I’ll take the ugly and healthy over the pretty chemicalized mutants any day 😉
One of my very favorite books is Blithe Tomato by Mike Madison. Somewhere in there he says that “Crooked is good” as he is talking about the produce that farmers bring to the local market. He will bring some odd dried stems – not the usual bright, cheery, large flowers that most people want – and when the rare, odd person stops and says I’ll take those, he just gives them away after chatting for a bit, knowing that he has found a kindred spirit. And that is reward enough.
It astounded me when my friends first harvest wasn’t perfect. I didn’t even think about how the supermarket “franken-fruit” changed my expectations of how fresh produce should look. Once I tasted it, I didn’t care one bit how it looked! This is a great post!
Susan
http://75percenthippie.blogspot.com
http://happyhippieheart.blogspot.com
Soup, the great equalizer–excellent.
I don’t even think that those character-ful veggies are ugly. I mean, what’s attractive about the Stepford-like uniformity of the industrial produce sold in grocery stores? Disspiriting, is what it is, that kind of vegetable conformity. Your “ugly” vegetables are just lettin’ their freak flags fly, El!
Right on~ Brett
Love this post, El. So good. Thanks for flying in the face of the culture of prettified garden blogging out there. I’ve got nothing against pretty pictures, don’t get me wrong, but a little honest ugliness and dirtiness every once in a while is a great reality check. Because we’ve been selling at tailgate markets for the past two years, I’m quite familiar with the “save the ugly for us” method. I’ve come to appreciate the damaged, ugly, and non-standard produce: “Ooh, this one will be for us.” Appreciating you as usual!
MamaBean: exactly!! My only beef with forked carrots is they’re hard to clean…otherwise, well, lots of love.
Chile, glad you’re not opposed to the cast-offs! And I don’t have much experience with any produce sticking around, frankly, except maybe cabbage. It’s why I eat it right after harvest…but in your situation, in most people’s situation, that’s not realistic. That said, the stuff even on its sixth day is so much more nutritious. And maybe just adjusting the schedule a bit to use up the fast-rotting ones first, heck, we should all be doing that no matter where the stuff comes from.

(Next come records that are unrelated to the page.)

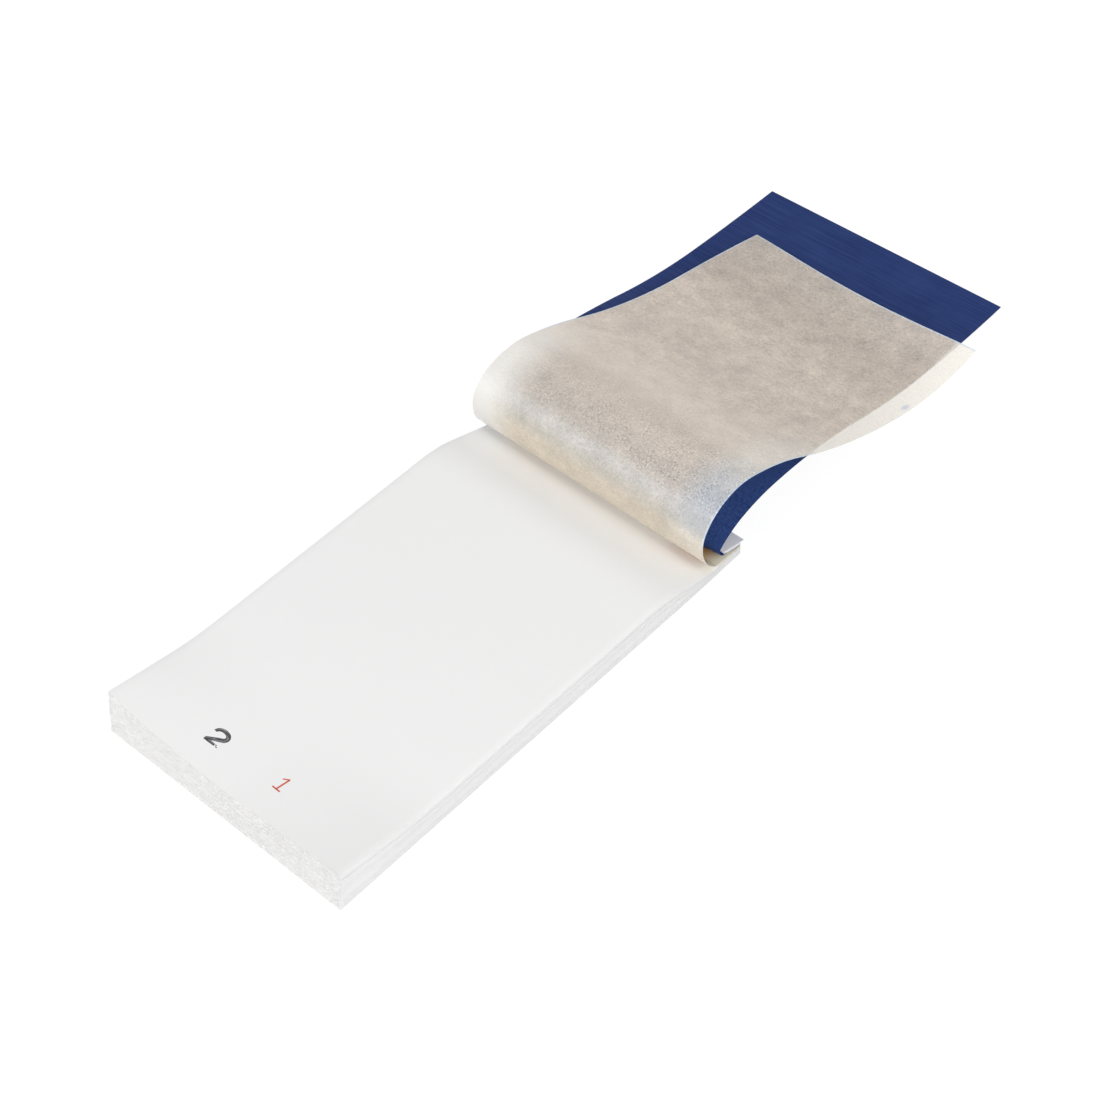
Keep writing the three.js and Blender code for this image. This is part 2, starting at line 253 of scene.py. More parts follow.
def paper(name, colour, roughness, cloud=0.02, fibre=0.02, relief=0.1, flat=False, stretch=(1, 1, 1),
          depth=0.04):
    """A matt paper; flat takes the grain from the sheet's own flat coordinates"""
    material, tree, surface = new_material(name)
    source, scale = ("UV", FLAT_UNIT) if flat else ("Object", 1000)
    place = add_node(tree, "ShaderNodeMapping", {
        "Vector": add_node(tree, "ShaderNodeTexCoord").outputs[source],
        "Scale": tuple(scale / k for k in stretch)})
    pulp = add_node(tree, "ShaderNodeGroup", {
        "Place": place.outputs[0], "Colour": (*colour, 1), "Cloud": cloud, "Fibre": fibre}, node_tree=grain)
    bump = add_node(tree, "ShaderNodeBump", {
        "Height": pulp.outputs["Height"], "Strength": relief, "Distance": depth / 1000})
    tree.links.new(pulp.outputs["Colour"], surface.inputs["Base Color"])
    tree.links.new(bump.outputs[0], surface.inputs["Normal"])
    surface.inputs["Roughness"].default_value = roughness
    surface.inputs["Specular IOR Level"].default_value = 0.3
    return material


slip_edge = paper("slip_edge", (0.945, 0.945, 0.95), 0.9, cloud=0.05, fibre=0.17, relief=0.3,
                  stretch=(2.4, 1.6, 1.8), depth=0.12)
tissue_edge = paper("tissue_edge", (0.92, 0.91, 0.905), 0.9, cloud=0.05, fibre=0.2, relief=0.3,
                    stretch=(2.4, 1.6, 1.8), depth=0.12)
# Cut sides painted darker than the free edges of the same paper: painted shade against the right lamp.
cut_side_painted_shade = paper("cut_side_painted_shade", (0.812, 0.812, 0.815), 0.9, cloud=0.03, fibre=0.06, relief=0.3,
                 stretch=(1.5, 4, 1.2), depth=0.06)

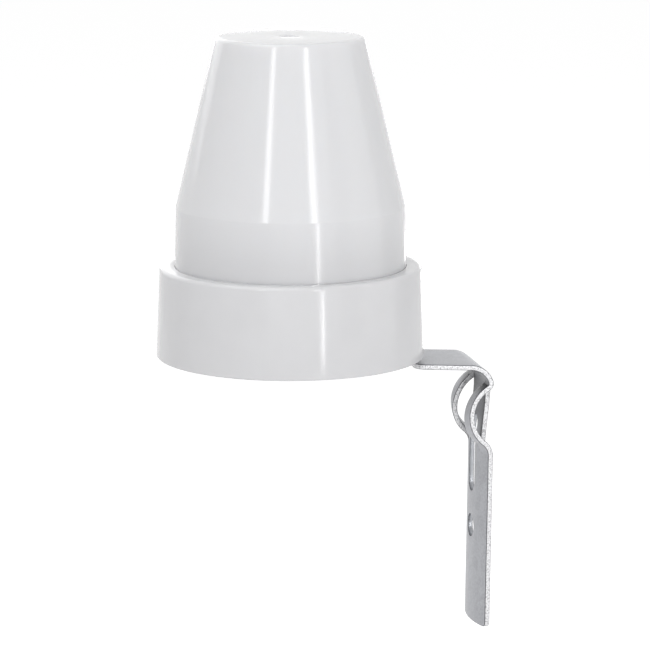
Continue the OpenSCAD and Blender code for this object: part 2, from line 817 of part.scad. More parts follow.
// Axial part along Y on the board: round body, straight wire and its two turned-down legs
module axial_part(at, d, l, pitch, wire_r, waist) {
    z = board_top + axial_lift + d / 2;
    translate([at[0], at[1] - l / 2, z]) rotate([-90, 0, 0]) difference() {
        cylinder(d = d, h = l);
        if (waist > 0)
            translate([0, 0, l / 4])
                ring(d, d / 2 - waist, l / 2);
    }
    translate([at[0], at[1] - pitch / 2, z]) rotate([-90, 0, 0])
        cylinder(r = wire_r * axial_wire_share, h = pitch);
    leads(pair_y(at, pitch, wire_r), z + wire_r);
}

module rectifier_diodes() {
    color("dimgray") for (at = diode_places)
        axial_part(at, diode_d, diode_l, diode_pitch, thick_lead_r, 0);
}

module zener_diode() {
    color("orangered") axial_part(zener_at, zener_d, zener_l, zener_pitch, sensor_lead_r, 0);
}

module resistors() {
    color("tan") for (at = resistor_places)
        axial_part(at, resistor_d, resistor_l, resistor_pitch, thin_lead_r, resistor_waist);
}

module transistor() {
    flat_y = transistor_d * transistor_flat_share;
    color("dimgray") {
        translate([transistor_at[0], transistor_at[1], board_top + transistor_lift])
            difference() {
                cylinder(d = transistor_d, h = transistor_h);
                translate([-transistor_d, flat_y, -over])
                    cube([2 * transistor_d, transistor_d, transistor_h + 2 * over]);
            }
        leads(transistor_leads, board_top + transistor_lift + sensor_lead_r);
    }
}

module varistor() {
    half = varistor_t / 2 - varistor_edge_r;
    rim_r = varistor_d / 2 - varistor_edge_r;
    z = board_top + varistor_lift + varistor_d / 2;
    color("steelblue") {
        translate([varistor_at[0], varistor_at[1], z]) rotate([90, 0, varistor_turn])
            rotate_extrude() {
                translate([0, -varistor_t / 2]) square([rim_r, varistor_t]);
                translate([0, -half]) square([varistor_d / 2, 2 * half]);
                for (side = [-1, 1]) translate([rim_r, side * half]) circle(varistor_edge_r);
            }
        leads(varistor_leads, z - varistor_d / 2 + varistor_edge_r);
    }
}

module solder_joints() {
    color("lightgray") for (p = all_leads)
        translate([p[0], p[1], board_z - solder_h]) difference() {
            cylinder(r1 = p[2] + fit_gap * 3, r2 = solder_r, h = solder_h);
            translate([0, 0, -over]) cylinder(r = p[2] + fit_gap, h = solder_h + 2 * over);
        }
}

place() dome_cover();
place() base_cup();
place() cover_gasket();
place() cable_grommet();
place() bracket();
place() bracket_screw();
place() bracket_washer();
place() spring_washer();
place() bracket_nut();
place() circuit_board();
place() board_screws();
place() relay_case();
place() relay_base();
place() relay_pins();
place() relay_coil();
place() relay_yoke();
place() relay_armature();
place() relay_contacts();
place() light_sensor();
place() sensor_sleeves();
place() film_capacitor();
place() smoothing_capacitor();
place() delay_capacitor();
place() rectifier_diodes();
place() zener_diode();
place() transistor();
place() resistors();
place() varistor();
place() solder_joints();
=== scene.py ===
"""Looks of a light sensor switch: a milky cover and a round base on a bent galvanised bracket.

Sizes are millimetres in the head's frame: the sensor's axis is Z, the base's rim lies on z = 0
and the bracket leaves towards +X. to_model() turns them into metres in the model's own frame.
"""

import cmath
import logging
import math
from dataclasses import dataclass, field
from enum import Enum, IntEnum
from functools import cache

import bmesh
import bpy
from mathutils import Matrix, Vector

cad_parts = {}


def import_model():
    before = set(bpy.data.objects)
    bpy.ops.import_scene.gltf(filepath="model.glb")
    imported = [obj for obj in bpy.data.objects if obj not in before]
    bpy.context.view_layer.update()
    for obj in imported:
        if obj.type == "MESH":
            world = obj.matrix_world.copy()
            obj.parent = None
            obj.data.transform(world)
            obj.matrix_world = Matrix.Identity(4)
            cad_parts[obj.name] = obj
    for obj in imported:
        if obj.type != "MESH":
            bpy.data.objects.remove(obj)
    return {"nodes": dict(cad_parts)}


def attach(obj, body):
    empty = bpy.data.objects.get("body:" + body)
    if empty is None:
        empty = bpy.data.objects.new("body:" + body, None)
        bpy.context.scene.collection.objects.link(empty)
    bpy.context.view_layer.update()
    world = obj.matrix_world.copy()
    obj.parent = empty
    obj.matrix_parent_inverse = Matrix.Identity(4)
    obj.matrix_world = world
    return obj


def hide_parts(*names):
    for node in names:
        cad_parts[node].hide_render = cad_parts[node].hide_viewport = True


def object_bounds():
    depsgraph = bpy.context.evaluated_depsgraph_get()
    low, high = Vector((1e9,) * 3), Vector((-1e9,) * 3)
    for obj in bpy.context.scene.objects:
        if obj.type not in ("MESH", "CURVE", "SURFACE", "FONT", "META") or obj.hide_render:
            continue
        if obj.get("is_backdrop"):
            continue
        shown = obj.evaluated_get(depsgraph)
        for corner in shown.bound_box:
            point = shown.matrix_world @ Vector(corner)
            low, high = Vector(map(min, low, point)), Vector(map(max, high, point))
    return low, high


LOG = logging.getLogger("light_sensor_switch")
MM = 0.001

# The model's origin, the middle of the fixing hole, in the head's frame
ORIGIN = Vector((37.9446, 0.0, -37.3))

# Heights: the base's floor and collar, the board's faces, the parts' feet, the leads' lower ends
FLOOR_Z = 6.0
FLOOR_TOP = 8.0
COLLAR_TOP = 18.25
BOARD_Z = 13.5
BOARD_TOP = 15.1
PART_Z = BOARD_TOP + 0.3
LEAD_END = 12.2

# The board, and the circle and the angles of the posts that carry it
BOARD_R = 20.5
POST_R = BOARD_R * 0.84
POST_ANGLES = (60.0, 180.0, 300.0)

# The pivot screw's place, the corners of its nut's pocket, and half the bracket's width
PIVOT_X = 12.0
NUT_FIT_R = 3.6 / math.cos(math.radians(30))
HALF_W = 8.4

Pair = tuple[float, float]
Place = tuple[float, float]
Profile = list[Place]
Point = tuple[float, float, float]
MeshData = tuple[list[Vector], list[tuple[int, ...]]]
Object = bpy.types.Object
Socket = bpy.types.NodeSocket
Tree = bpy.types.NodeTree
Node = bpy.types.Node


class Body(Enum):
    """The bodies of the model that the pieces ride on."""

    HEAD = "head"
    COVER = "cover"
    BRACKET = "bracket_arm"


# Small helpers


def to_model(x: float, y: float, z: float) -> Vector:
    """A place in the head's frame, in millimetres, as metres in the model's frame."""
    return (Vector((x, y, z)) - ORIGIN) * MM


def linear(code: str) -> tuple[float, float, float, float]:
    """An sRGB hex colour such as "#e6e8ea" as linear RGBA."""
    shares = [int(code[i : i + 2], 16) / 255 for i in (1, 3, 5)]
    straight = [c / 12.92 if c <= 0.04045 else ((c + 0.055) / 1.055) ** 2.4 for c in shares]
    return (*straight, 1.0)


def add_node(
    tree: Tree, kind: str, inputs: dict[str | int, object] | None = None, **settings: object
) -> Node:
    """Adds a node with its settings, and sets or links its inputs.

    Args:
        tree: The tree it goes into.
        kind: The node's type, such as "ShaderNodeBump".
        inputs: For each input, by name or number, its value or the output that feeds it.
        **settings: Attributes of the node.

    Returns:
        The new node.
    """
    node = tree.nodes.new(kind)
    for key, value in settings.items():
        setattr(node, key, value)
    for key, value in (inputs or {}).items():
        if isinstance(value, Socket):
            tree.links.new(value, node.inputs[key])
        else:
            node.inputs[key].default_value = value
    return node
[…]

Hiya Den! Glad I could help in your carrot quest. Sometimes they just fork, who knows why…guess we should ask the carrots themselves. And hah, that stuff on the header is popcorn! I suppose I could’ve eaten it at the sweet stage, but…
Fritz, we could all use that kind of education. Frankly it does make you wonder what happens to the stuff that doesn’t make it, right? I mean, do the pickers at least get to take the ugly stuff home with them?
JoAnna, i get the hairy-leaved thing often. I think it’s a defense mechanism to hot weather, frankly, because the same turnips won’t be ick-fuzzy when grown in the cold greenhouse in the winter. Just fyi. Glad you’re educating your friends! See? One step at a time. First the gardener, then whom the gardener feeds.
There is something to that, isn’t there, Sharon: the poor plants are putting out their best flavor just before giving up the ghost. Oh! And I have a book for you, gotta find it somewhere here and send it on.
Susan, I have often found a pepper-within-a-pepper, isn’t that fun? Like, hey, an extra harvest, bonus! Doesn’t happen much from the store (not that I can remember anyway, it’s probably been 8 years since I bought a pepper at the store). That cracks me up about your husband though.
Hi Melissa, glad you’re on board 😀
Dennis, I think you’ve mentioned that book before. I worship his sister you know. I like the idea that he gives things away…! It must be fun to chat. I don’t think my uglies could stand the scrutiny of a farmer’s market…or maybe that is just me and my garden insecurities talking.
Susan, I have said it before, I think the other awful thing industrial produce does is deaden people’s taste buds to what nutrient-dense, decent food tastes like. Who cares about the bumps and bruises, I am bumped and bruised too. But indeed, it is ALL good that comes out of your own garden.
Yeah, Brett, believe me I have so embraced the un-uniform that it’s more or less an anomaly that anything truly gorgeous gets harvested, and if it does, it makes me suspicious. This was more a paean to the masses of new-ish gardeners who might be disappointed they’re not growing the garden equivalent of, I don’t know, beauty queens or something. Taste, people!
Milkweedy, I am quite sure you’ve had a huge education in your years of truck farming. (I was frankly wondering where it was all going, years ago, when you had that mondo garlic harvest, then you grew seedlings and then I saw your escalation had, you know, a purpose!) Indeed, I don’t know if I could ever not be honest about how non-pretty it all can be. Like I can’t hold back about how good it tastes too. Sometimes it all gets forgotten so I gotta say it again (and again). But thanks…!
I’ve only been really gardening for a couple years. And I know that I was the same way, I wouldn’t think of eating the ugly produce. After all, if it looks like that, it can’t be good. Yeah, right.
I suspect that the ugly produce is sold to makers of stuff like canned soups. I doubt that the workers that are picking the produce get to take much home with them.
Those peppers inside peppers is pretty cool. But the coolest is to have a tomato seedling inside a tomato that recently came off the vine.